Bahkan, Fithra juga menyebut syarat TKDN menjadi alasan utama Indonesia tidak bisa bersaingan dengan produk asing, seperti China hingga Vietnam.
“Karena mereka muka di sisi TKDN-nya nggak terlalu tinggi. Sehingga mereka bisa mendapatkan akses input produksi yang jauh lebih murah,” ucapnya.
Menurut dia, jika pemerintah melonggarkan kebijakan TKDN maka produk dalam negeri akan jauh lebih kompetitif dengan negara lain, sehingga investasi akan masuk ke Indonesia.
“Jadi, apa yang dilakukan oleh Amerika Serikat, kita, pemerintah, Presiden juga sudah menyampaikan bahwa ya memang perlu ada pelonggaran-pelonggaran itu, deregulasi, karena itu memicu inefisiensi,” tuturnya.
Dia menambahkan, pelonggaran kebijakan TKDN bisa membuat investasi semakin deras ke Indonesia. Meski begitu, dia juga menjelaskan bahwa TKDN sejatinya juga penting untuk industri dalam negeri.

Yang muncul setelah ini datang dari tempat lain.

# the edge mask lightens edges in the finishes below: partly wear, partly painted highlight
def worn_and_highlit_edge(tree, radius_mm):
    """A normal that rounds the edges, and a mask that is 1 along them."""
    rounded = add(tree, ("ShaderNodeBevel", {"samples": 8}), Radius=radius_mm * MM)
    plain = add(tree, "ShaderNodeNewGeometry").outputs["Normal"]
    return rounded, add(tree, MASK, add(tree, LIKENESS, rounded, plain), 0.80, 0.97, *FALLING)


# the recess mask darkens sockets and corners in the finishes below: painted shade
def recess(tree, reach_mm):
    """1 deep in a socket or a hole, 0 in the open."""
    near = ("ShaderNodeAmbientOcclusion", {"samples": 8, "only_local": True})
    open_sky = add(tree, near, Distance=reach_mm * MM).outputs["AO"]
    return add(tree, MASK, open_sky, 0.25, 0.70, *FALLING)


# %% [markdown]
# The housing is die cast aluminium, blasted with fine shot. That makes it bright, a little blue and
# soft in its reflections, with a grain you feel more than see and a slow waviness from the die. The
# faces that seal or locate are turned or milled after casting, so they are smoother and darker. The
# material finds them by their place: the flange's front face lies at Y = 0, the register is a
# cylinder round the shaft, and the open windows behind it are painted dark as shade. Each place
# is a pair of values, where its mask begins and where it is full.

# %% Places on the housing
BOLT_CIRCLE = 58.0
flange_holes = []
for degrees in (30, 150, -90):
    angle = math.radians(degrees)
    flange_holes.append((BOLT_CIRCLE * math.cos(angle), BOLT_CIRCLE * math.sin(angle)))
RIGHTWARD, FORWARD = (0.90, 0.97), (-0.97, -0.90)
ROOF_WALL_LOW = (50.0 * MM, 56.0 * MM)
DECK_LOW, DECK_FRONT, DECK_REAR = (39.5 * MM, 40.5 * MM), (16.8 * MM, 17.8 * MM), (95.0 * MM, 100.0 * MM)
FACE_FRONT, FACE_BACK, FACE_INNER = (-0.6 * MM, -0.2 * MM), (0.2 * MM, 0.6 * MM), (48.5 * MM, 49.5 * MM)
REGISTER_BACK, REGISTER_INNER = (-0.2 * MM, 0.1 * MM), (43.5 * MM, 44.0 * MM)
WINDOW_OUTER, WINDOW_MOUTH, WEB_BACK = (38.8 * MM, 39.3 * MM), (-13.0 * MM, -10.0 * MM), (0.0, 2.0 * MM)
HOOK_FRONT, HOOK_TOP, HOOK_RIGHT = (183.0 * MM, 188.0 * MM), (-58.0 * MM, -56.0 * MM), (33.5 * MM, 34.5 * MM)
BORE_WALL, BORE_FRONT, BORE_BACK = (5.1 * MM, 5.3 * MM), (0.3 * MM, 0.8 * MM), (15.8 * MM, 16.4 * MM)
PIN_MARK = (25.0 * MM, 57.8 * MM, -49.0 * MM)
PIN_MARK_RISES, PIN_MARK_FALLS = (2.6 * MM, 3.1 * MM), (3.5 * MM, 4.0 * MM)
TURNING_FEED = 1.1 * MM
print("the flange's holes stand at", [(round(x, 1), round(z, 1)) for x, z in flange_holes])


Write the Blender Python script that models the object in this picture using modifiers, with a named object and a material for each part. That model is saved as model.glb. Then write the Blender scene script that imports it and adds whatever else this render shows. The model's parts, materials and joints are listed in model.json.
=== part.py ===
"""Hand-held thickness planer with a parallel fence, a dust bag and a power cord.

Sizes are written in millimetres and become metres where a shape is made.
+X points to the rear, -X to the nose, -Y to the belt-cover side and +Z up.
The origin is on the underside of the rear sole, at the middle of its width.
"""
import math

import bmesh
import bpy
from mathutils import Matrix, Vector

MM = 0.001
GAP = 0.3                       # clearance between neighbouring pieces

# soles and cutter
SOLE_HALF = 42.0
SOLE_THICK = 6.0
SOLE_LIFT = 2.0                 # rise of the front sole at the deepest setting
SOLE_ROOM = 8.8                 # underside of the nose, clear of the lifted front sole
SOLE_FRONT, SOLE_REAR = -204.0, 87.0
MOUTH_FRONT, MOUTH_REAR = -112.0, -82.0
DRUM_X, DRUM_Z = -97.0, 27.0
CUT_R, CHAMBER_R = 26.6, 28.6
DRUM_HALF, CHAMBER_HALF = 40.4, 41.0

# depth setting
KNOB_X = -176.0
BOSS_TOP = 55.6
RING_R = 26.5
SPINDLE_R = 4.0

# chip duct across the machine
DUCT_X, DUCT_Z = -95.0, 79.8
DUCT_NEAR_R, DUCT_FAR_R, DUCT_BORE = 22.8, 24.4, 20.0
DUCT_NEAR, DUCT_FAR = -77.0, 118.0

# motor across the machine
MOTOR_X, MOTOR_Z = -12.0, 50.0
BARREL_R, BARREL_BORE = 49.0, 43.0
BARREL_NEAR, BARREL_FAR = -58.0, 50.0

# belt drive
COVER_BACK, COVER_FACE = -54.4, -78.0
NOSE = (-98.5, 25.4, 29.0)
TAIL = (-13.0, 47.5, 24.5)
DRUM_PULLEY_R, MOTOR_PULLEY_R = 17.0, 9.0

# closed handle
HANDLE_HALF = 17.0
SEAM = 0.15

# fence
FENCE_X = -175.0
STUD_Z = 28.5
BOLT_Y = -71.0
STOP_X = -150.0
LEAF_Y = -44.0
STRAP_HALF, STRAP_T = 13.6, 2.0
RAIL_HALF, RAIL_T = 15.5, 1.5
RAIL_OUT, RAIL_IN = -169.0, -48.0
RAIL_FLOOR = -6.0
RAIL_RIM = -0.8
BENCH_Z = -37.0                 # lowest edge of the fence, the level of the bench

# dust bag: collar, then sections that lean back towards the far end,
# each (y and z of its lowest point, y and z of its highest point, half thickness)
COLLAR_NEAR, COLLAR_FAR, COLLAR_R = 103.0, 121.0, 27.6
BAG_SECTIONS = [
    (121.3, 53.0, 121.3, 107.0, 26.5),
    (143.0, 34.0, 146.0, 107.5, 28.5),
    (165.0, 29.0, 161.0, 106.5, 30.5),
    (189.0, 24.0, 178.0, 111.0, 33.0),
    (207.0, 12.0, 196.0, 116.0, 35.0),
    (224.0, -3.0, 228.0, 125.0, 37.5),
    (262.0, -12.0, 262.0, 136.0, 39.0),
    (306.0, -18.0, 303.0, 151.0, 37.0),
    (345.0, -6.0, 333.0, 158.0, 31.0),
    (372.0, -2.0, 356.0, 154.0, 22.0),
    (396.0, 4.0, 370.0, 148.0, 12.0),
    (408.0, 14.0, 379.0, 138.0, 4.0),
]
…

“Yang penting itu adalah non-discriminatory. Jadi, bukan masalah TKDN-nya saja. TKDN memang penting di satu sisi untuk melindungi industri di dalam negeri, tetapi ketika dia terlalu tinggi, justru membuat produk akhirnya itu menjadi tidak kompetitif,” jelasnya.
Terlebih, Fithra menyebut bahwa kebijakan yang terlalu ketat, justru akan membuat ongkos produksi menjadi jauh lebih mahal. “Ketika itu dipaksakan terlalu tinggi, makanya itu membuat ongkos produksi menjadi lebih mahal,” imbuhnya.
Menteri Koordinator Bidang Perekonomian Airlangga Hartarto sebelumnya menyatakan tidak semua kebijakan TKDN akan dihapus, sebagaimana pernyataan Gedung Putih atau pihak pemerintah AS.
Airlangga menyampaikan bahwa penghapusan TKDN akan dilakukan untuk beberapa sektor. Namun, dirinya tak menjelaskan sektor apa saja yang akan dihapuskan.
“Enggak [dihapus seluruhnya TKDN], itu kan sektornya ada,” ujar Airlangga kepada wartawan di kantor Kemenko Perekonomian, Rabu (23/7/2025).